• [What to do]: Using the data beneath, show every line that includes the word "slide".

• [Dataset content]:
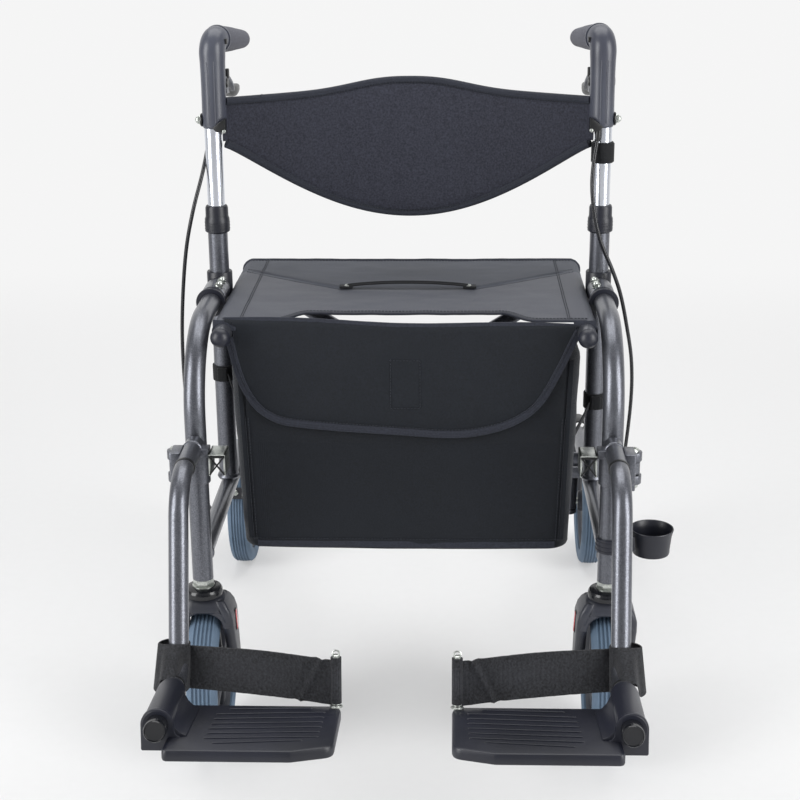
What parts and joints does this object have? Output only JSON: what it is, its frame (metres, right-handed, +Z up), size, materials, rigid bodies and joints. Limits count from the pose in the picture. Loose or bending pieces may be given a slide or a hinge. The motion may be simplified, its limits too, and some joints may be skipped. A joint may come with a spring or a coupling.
{
  "type": "four-wheel walker",
  "caption": "Folding rollator with a sling seat, backrest band, storage bag, height-adjustable handles, loop brakes and swing-away foot plates.",
  "frame": {"origin": "on the floor under the middle of the length, from the front edge of the foot plates to the back of the rear tyres, and midway between the side frames", "axes": "+Z up from the floor, +Y from the foot plates towards the rear wheels, +X to the side with the cane cup"},
  "size_m": [0.6434, 1.1131, 0.8818],
  "materials": {
    "frame_paint": "gunmetal grey metallic enamel with a fine flake on aluminium tube",
    "bright_tube": "bright anodised tube",
    "zinc_steel": "zinc-plated steel",
    "charcoal_plastic": "moulded charcoal plastic, fine grain",
    "fork_plastic": "moulded charcoal nylon",
    "wheel_plastic": "moulded dark grey plastic",
    "tyre_grey": "blue-grey solid tyre with grooves",
    "grip_rubber": "soft dark rubber",
    "brake_rubber": "dark grey brake block and arm",
    "webbing": "ribbed black webbing",
    "seat_fabric": "padded charcoal textile with bound edges",
    "bag_fabric": "charcoal woven nylon",
    "cable_jacket": "black cable housing"
  },
  "bodies": {
    "left_frame": {"left_front_leg": "frame_paint", "left_upright": "frame_paint", "left_lower_rail": "frame_paint", "left_collar": "charcoal_plastic", "left_saddle_clamp": "charcoal_plastic", "left_pivot_bracket": "frame_paint", "left_caster_stem": "zinc_steel", "left_brake_bracket": "zinc_steel", "left_brake_cable": "cable_jacket"},
    "right_frame": {"right_front_leg": "frame_paint", "right_upright": "frame_paint", "right_lower_rail": "frame_paint", "right_collar": "charcoal_plastic", "right_saddle_clamp": "charcoal_plastic", "right_pivot_bracket": "frame_paint", "right_caster_stem": "zinc_steel", "right_brake_bracket": "zinc_steel", "right_brake_cable": "cable_jacket", "cane_cup": "charcoal_plastic"},
    "brace_a": {"brace_a": "frame_paint", "right_seat_rail": "frame_paint", "right_ball_cap": "charcoal_plastic"},
    "brace_b": {"brace_b": "frame_paint", "left_seat_rail": "frame_paint", "left_ball_cap": "charcoal_plastic"},
    "seat": {"seat_sling": "seat_fabric", "seat_lift_strap": "webbing", "storage_bag": "bag_fabric"},
    "left_handle": {"left_handle_tube": "bright_tube", "left_handle_housing": "charcoal_plastic", "left_grip": "grip_rubber", "backrest_band": "seat_fabric"},
    "left_lever": {"left_brake_lever": "charcoal_plastic"},
    "left_brake": {"left_brake_shoe": "brake_rubber"},
    "left_rear_wheel": {"left_rear_rim": "wheel_plastic", "left_rear_tyre": "tyre_grey"},
    "left_fork": {"left_caster_fork": "fork_plastic"},
    "left_front_wheel": {"left_front_rim": "wheel_plastic", "left_front_tyre": "tyre_grey"},
    "left_foot_rest": {"left_hanger": "frame_paint", "left_heel_strap": "webbing"},
    "left_catch": {"left_hanger_catch": "zinc_steel"},
    "left_plate": {"left_foot_plate": "charcoal_plastic", "left_heel_pin": "zinc_steel"},
    "right_handle": {"right_handle_tube": "bright_tube", "right_handle_housing": "charcoal_plastic", "right_grip": "grip_rubber", "cane_strap": "webbing"},
    "right_lever": {"right_brake_lever": "charcoal_plastic"},
    "right_brake": {"right_brake_shoe": "brake_rubber"},
    "right_rear_wheel": {"right_rear_rim": "wheel_plastic", "right_rear_tyre": "tyre_grey"},
    "right_fork": {"right_caster_fork": "fork_plastic"},
    "right_front_wheel": {"right_front_rim": "wheel_plastic", "right_front_tyre": "tyre_grey"},
    "right_foot_rest": {"right_hanger": "frame_paint", "right_heel_strap": "webbing"},
    "right_catch": {"right_hanger_catch": "zinc_steel"},
    "right_plate": {"right_foot_plate": "charcoal_plastic", "right_heel_pin": "zinc_steel"}
  },
  "joints": [
    {"name": "fold", "type": "hinge", "parent": "left_frame", "child": "brace_a", "pos_m": [-0.2175, 0.1525, 0.272], "axis": [0, -1, 0], "range_deg": [0, 42], "deforming": ["seat_sling", "seat_lift_strap", "storage_bag", "backrest_band"]},
    {"name": "brace_cross", "type": "hinge", "parent": "brace_a", "child": "brace_b", "pos_m": [0, 0.1675, 0.4065], "axis": [0, -1, 0], "range_deg": [-84, 0]},
    {"name": "right_side_level", "type": "hinge", "parent": "brace_b", "child": "right_frame", "pos_m": [0.2175, 0.1825, 0.272], "axis": [0, -1, 0], "range_deg": [0, 42]},
    {"name": "seat_level", "type": "hinge", "parent": "brace_b", "child": "seat", "pos_m": [-0.2175, 0.1475, 0.541], "axis": [0, -1, 0], "range_deg": [0, 42]},
    {"name": "left_handle_height", "type": "slide", "parent": "left_frame", "child": "left_handle", "axis": [0, 0, 1], "range_m": [-0.025, 0.05], "deforming": ["left_brake_cable"]},
    {"name": "left_lever_squeeze", "type": "hinge", "parent": "left_handle", "child": "left_lever", "pos_m": [-0.247, 0.1035, 0.812], "axis": [1, 0, 0], "range_deg": [0, 12], "stiffness_Nm_per_rad": 0.5},
    {"name": "left_brake_press", "type": "hinge", "parent": "left_frame", "child": "left_brake", "pos_m": [-0.262, 0.3325, 0.215], "axis": [1, 0, 0], "range_deg": [0, 4.2]},
    {"name": "left_rear_wheel_spin", "type": "hinge", "parent": "left_frame", "child": "left_rear_wheel", "pos_m": [-0.2775, 0.4565, 0.1], "axis": [1, 0, 0], "continuous": true},
    {"name": "left_caster_swivel", "type": "hinge", "parent": "left_frame", "child": "left_fork", "pos_m": [-0.247, -0.1525, 0.222], "axis": [0, 0, 1], "continuous": true},
    {"name": "left_front_wheel_spin", "type": "hinge", "parent": "left_fork", "child": "left_front_wheel", "pos_m": [-0.247, -0.1175, 0.1], "axis": [1, 0, 0], "continuous": true},
    {"name": "left_foot_rest_swing", "type": "hinge", "parent": "left_frame", "child": "left_foot_rest", "pos_m": [-0.272, -0.1525, 0.392], "axis": [0, 0, -1], "range_deg": [0, 90]},
    {"name": "left_catch_release", "type": "hinge", "parent": "left_foot_rest", "child": "left_catch", "pos_m": [-0.2252, -0.1705, 0.424], "axis": [0, -1, 0], "range_deg": [0, 15], "stiffness_Nm_per_rad": 0.3},
    {"name": "left_plate_flip", "type": "hinge", "parent": "left_foot_rest", "child": "left_plate", "pos_m": [-0.2455, -0.36449, 0.225], "axis": [0, -0.9848, 0.1736], "range_deg": [0, 90], "deforming": ["left_heel_strap"]},
    {"name": "right_handle_height", "type": "slide", "parent": "right_frame", "child": "right_handle", "axis": [0, 0, 1], "range_m": [-0.025, 0.05], "deforming": ["right_brake_cable"]},
    {"name": "right_lever_squeeze", "type": "hinge", "parent": "right_handle", "child": "right_lever", "pos_m": [0.247, 0.1035, 0.812], "axis": [1, 0, 0], "range_deg": [0, 12], "stiffness_Nm_per_rad": 0.5},
    {"name": "right_brake_press", "type": "hinge", "parent": "right_frame", "child": "right_brake", "pos_m": [0.262, 0.3325, 0.215], "axis": [1, 0, 0], "range_deg": [0, 4.2]},
    {"name": "right_rear_wheel_spin", "type": "hinge", "parent": "right_frame", "child": "right_rear_wheel", "pos_m": [0.2775, 0.4565, 0.1], "axis": [1, 0, 0], "continuous": true},
    {"name": "right_caster_swivel", "type": "hinge", "parent": "right_frame", "child": "right_fork", "pos_m": [0.247, -0.1525, 0.222], "axis": [0, 0, 1], "continuous": true},
    {"name": "right_front_wheel_spin", "type": "hinge", "parent": "right_fork", "child": "right_front_wheel", "pos_m": [0.247, -0.1175, 0.1], "axis": [1, 0, 0], "continuous": true},
    {"name": "right_foot_rest_swing", "type": "hinge", "parent": "right_frame", "child": "right_foot_rest", "pos_m": [0.272, -0.1525, 0.392], "axis": [0, 0, 1], "range_deg": [0, 90]},
    {"name": "right_catch_release", "type": "hinge", "parent": "right_foot_rest", "child": "right_catch", "pos_m": [0.2252, -0.1705, 0.424], "axis": [0, 1, 0], "range_deg": [0, 15], "stiffness_Nm_per_rad": 0.3},
    {"name": "right_plate_flip", "type": "hinge", "parent": "right_foot_rest", "child": "right_plate", "pos_m": [0.2455, -0.36449, 0.225], "axis": [0, 0.9848, -0.1736], "range_deg": [0, 90], "deforming": ["right_heel_strap"]}
  ],
  "couplings": [
    {"joint": "brace_cross", "follows": "fold", "ratio": -2},
    {"joint": "right_side_level", "follows": "fold", "ratio": 1},
    {"joint": "seat_level", "follows": "fold", "ratio": 1},
    {"joint": "left_plate_flip", "follows": "fold", "ratio": 2.14},
    {"joint": "right_plate_flip", "follows": "fold", "ratio": 2.14},
    {"joint": "right_handle_height", "follows": "left_handle_height", "ratio": 1},
    {"joint": "left_brake_press", "follows": "left_lever_squeeze", "ratio": 0.33},
    {"joint": "right_brake_press", "follows": "right_lever_squeeze", "ratio": 0.33}
  ]
}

• [Task result]:
What parts and joints does this object have? Output only JSON: what it is, its frame (metres, right-handed, +Z up), size, materials, rigid bodies and joints. Limits count from the pose in the picture. Loose or bending pieces may be given a slide or a hinge. The motion may be simplified, its limits too, and some joints may be skipped. A joint may come with a spring or a coupling.
    {"name": "left_handle_height", "type": "slide", "parent": "left_frame", "child": "left_handle", "axis": [0, 0, 1], "range_m": [-0.025, 0.05], "deforming": ["left_brake_cable"]},
    {"name": "right_handle_height", "type": "slide", "parent": "right_frame", "child": "right_handle", "axis": [0, 0, 1], "range_m": [-0.025, 0.05], "deforming": ["right_brake_cable"]},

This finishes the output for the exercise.